3

I am familiar with regular expressions in other languages (e.g., Perl, Python, ViM), but the Mathematica StringExpression is baffling me.

I'd like to match strings that look like this:

1001.200nc
12345.220nc
987654.215nc

The regular expression I'd use in Python/Perl would look like this: [0-9]+\.2[0-9]{2}nc. What is the equivalent in Mathematica StringExpression?
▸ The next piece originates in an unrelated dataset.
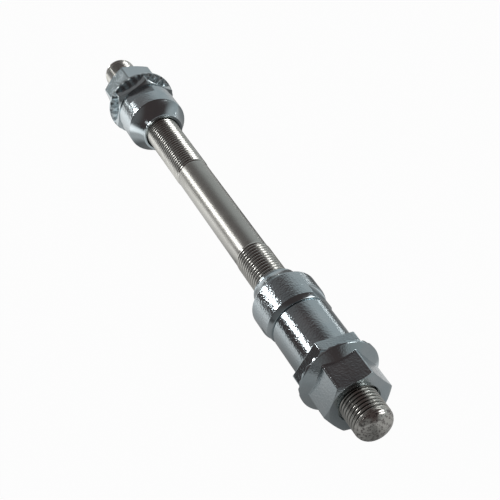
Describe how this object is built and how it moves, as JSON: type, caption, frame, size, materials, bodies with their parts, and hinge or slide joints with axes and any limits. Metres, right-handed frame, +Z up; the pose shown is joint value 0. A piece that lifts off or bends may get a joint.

Related: Can I use a RegularExpression wherever a StringExpression is expected?

jlconlin
  • 247
  • 2
  • 7
  • StringExpressions are converted into RegularExpressions. I personaly prefer RegularExpressions form, it much more universal and easy to make your code readable by non Mathematica programmers. – Murta Mar 07 '15 at 07:28
  • http://mathematica.stackexchange.com/questions/25677 – Murta Mar 07 '15 at 07:34

2 Answers2

6

For me (that is very personal indeed), StringExpressions in Mathematica are much more transparant than regular expressions. Here are two StringExpressions for your strings:

p1 = NumberString ~~  ".2" ~~ DigitCharacter ~~ DigitCharacter ~~ "nc";
p2 = NumberString ~~"." ~~ (x : NumberString /; 200 <= ToExpression[x] < 300) ~~ "nc";

teststrings = {"1001.200nc", "12345.220nc", "987654.215nc"};
StringMatchQ[teststrings, p1]
StringMatchQ[teststrings, p2]

(* {True, True, True}
{True, True, True} *)
Fred Simons
  • 10,181
  • 18
  • 49
  • What confuses me about StringExpressions are the multitude of ~. Are they separators? Do they indicate a pattern? I'm not sure what they mean. – jlconlin Mar 05 '15 at 17:15
  • @Jeremy. The double ~~ is just an infix notation for StringExpression, so in between the ~~ we have the arguments of the function StringExpression. That is the technical explanation. More friendly is to read it as 'followed by'. So my first pattern consists of a pattern for a numberstring, followed by the string ".2", followed by a digit, followed by a digit, followed by the string "nc". In the second StringExpression, between the brackets you see a pattern for a numberstring that has to satisfy a condition, just as with normal pattern matching in Mathematica. – Fred Simons Mar 05 '15 at 17:38
  • 1
    @Jeremy As Fred says, a~~b~~c is really StringExpression[a, b, c]. – chuy Mar 05 '15 at 17:39
  • slight variation: p1 = NumberString ~~ ".2" ~~ Repeated[DigitCharacter, 2] ~~ "nc" – Mike Honeychurch Mar 05 '15 at 22:53
3

Replace \. with \\., and wrap your regular expression with quotes "..." and RegularExpression:

regex = RegularExpression["[0-9]+\\.2[0-9]{2}nc"]

strings = {"1001.200nc", "12345.220nc", "987654.215nc", "nomatch"};

StringMatchQ[strings, regex]
(* {True, True, True, False} *)

StringCases[strings, regex]
(* {{"1001.200nc"}, {"12345.220nc"}, {"987654.215nc"}, {}} *)
kglr
  • 394,356
  • 18
  • 477
  • 896